Ainsi, comme toujours, l’économie est avant tout une question de confiance, ce qui est appris dès le premier mois d’un cours d’économie par un étudiant de première année.

Rien ne vaut la stabilité politique et donc la démocratie. Même des pays comme l’Italie sont sur la liste des pays à « coffre fort sécurisé » malgré une bouderie passagère des investisseurs. Car il ne faut pas seulement prendre en compte la situation conjoncturelle du moment.

Ces pays ne peuvent être considérés en faillite même lors des grandes crises comme celle de 2008. La raison est simple, ces pays possèdent des actifs considérablement plus élevés que les dettes, pourtant impressionnantes. Le ratio entre le capital humain (niveau de formation), les atouts technologiques ainsi que les avoirs physiques (infrastructures et immobilier) est largement en faveur d’une marge d’endettement par des bons d’État.

Voilà pourquoi nous sommes dans une situation tout à fait paradoxale où l’endettement permet d’obtenir des taux négatifs. Mais attention, ne pas penser que le créancier va verser une somme d’argent à la France. Le mécanisme consiste à récupérer un capital moindre à la fin de l’opération, dans dix ans pour la dernière émission française. La différence est minime puisqu’il faut aller chercher assez loin dans le rang décimal du taux annoncé. Le gain est multiplié par le volume et permet cette situation incroyable de ne rien payer et même de recevoir une petite ristourne par le fait de l’endettement.

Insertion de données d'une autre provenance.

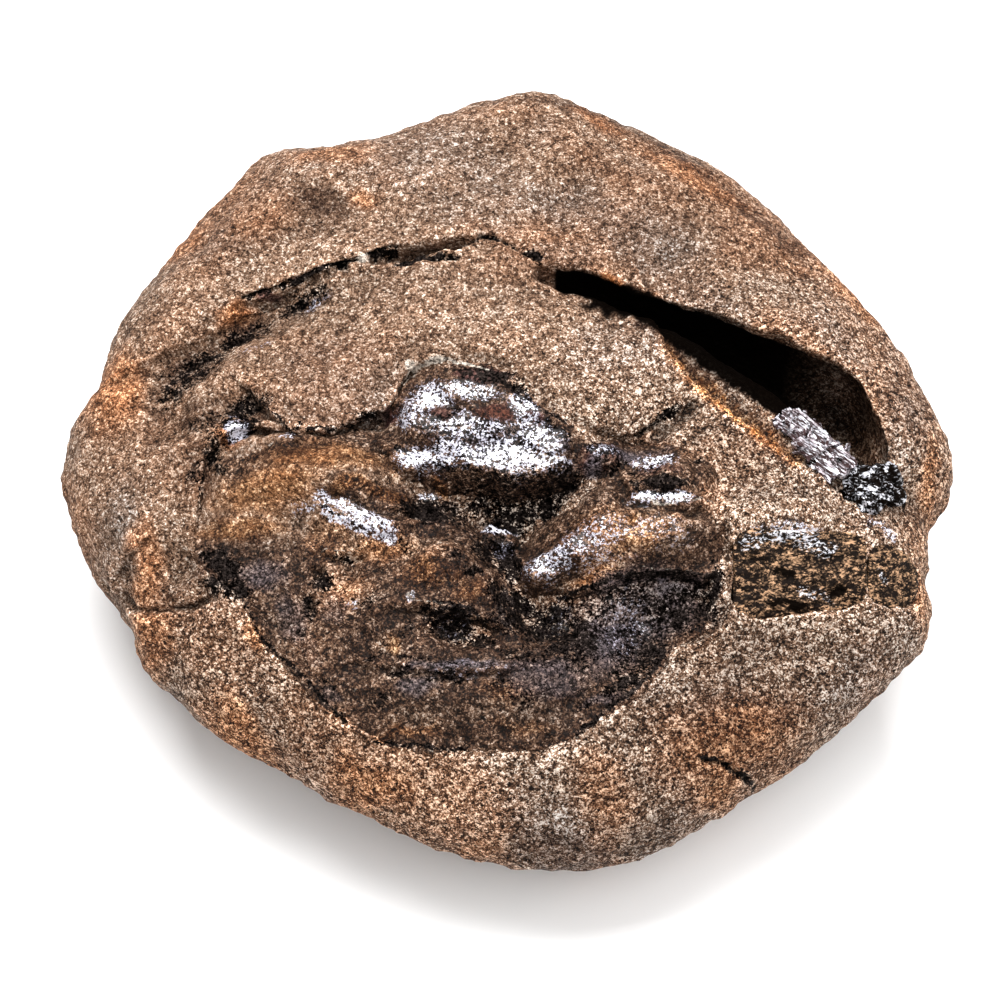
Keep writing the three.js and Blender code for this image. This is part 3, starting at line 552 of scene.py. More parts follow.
MAROONS = [
    (-2.3, 2.2, 5, 1.4, 1, -8), (-11.6, -0.9, 1.2, 1.6, 1), (-1.1, -2.2, 3.4, 1.8, 0.8, -10),
    (-6.6, -1.9, 2.6, 1.6, 0.7), (2.7, -2.4, 2.4, 1.2, 0.8, -40), (9.2, -5.9, 5, 2.6, 0.6),
    (15, -8, 5, 1.6, 0.6), (-7.7, -5.7, 4, 2.4, 0.4), (-24.4, 14, 2.6, 0.6, 1, 12),
    (-21.3, 15, 2.4, 0.5, 0.8, 8),
]
CHALKS = [
    (-9.8, 3.5, 1.3, 1, 0.9, 40), (-25.1, -0.3, 0.8, 1.3, 0.5), (-23.5, -4.3, 0.5, 0.4, 0.9),
    (-17.2, -2.8, 0.9, 0.4, 0.6, 10), (-12.1, -12.7, 1.2, 0.5, 0.7, -20), (-6.7, -15, 2, 0.9, 0.45),
    (-15.3, -20.2, 1, 0.7, 0.6), (-9.8, -20.2, 0.7, 0.8, 0.6, -30), (-14.9, -28.3, 1.1, 0.5, 0.5),
    (-14.7, 16.5, 1.3, 0.7, 1, 15), (-1.6, 18.4, 0.6, 0.4, 0.7), (8, -21.2, 0.7, 1.6, 0.35, -20),
    (7.5, -26.6, 0.5, 1.2, 0.4), (34, -10.7, 2, 0.6, 0.4, -20),
]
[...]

Les lecteurs, même les moins avertis en économie, on déjà entendu parler du phénomène de la colossale dette des États-Unis financée par le monde entier. Tout simplement parce que l’émission d’un billet en dollar représente une créance auprès de la banque centrale américaine. Si le dollar est toujours la devise des transactions mondiales c’est que l’ensemble des pays considèrent que les risques sont moindres lorsque la créance est sur le Trésor d’un pays que l’on considère le plus stable à long terme et le plus performant. Tant que cette confiance durera, le déficit gigantesque des États-Unis ne posera aucun souci à ce pays (en tout cas dans la dimension redoutée) puisque financé par les autres économies mondiales.

Nous en revenons donc toujours à la stabilité politique qui fonde la solidité économique des pays. Et nous concluons toujours par la même réflexion, les centaines de milliards de l’économie algérienne, engendrés par la rente pétrolière, glissent sur du sable pour disparaître sans aucun bénéfice.

L’Algérie est en intérêts négatifs depuis 1962 car son travail, son intelligence productive ainsi que ses matières premières financent un régime militaire, très gourmand en fonds publics y compris par la corruption abyssale.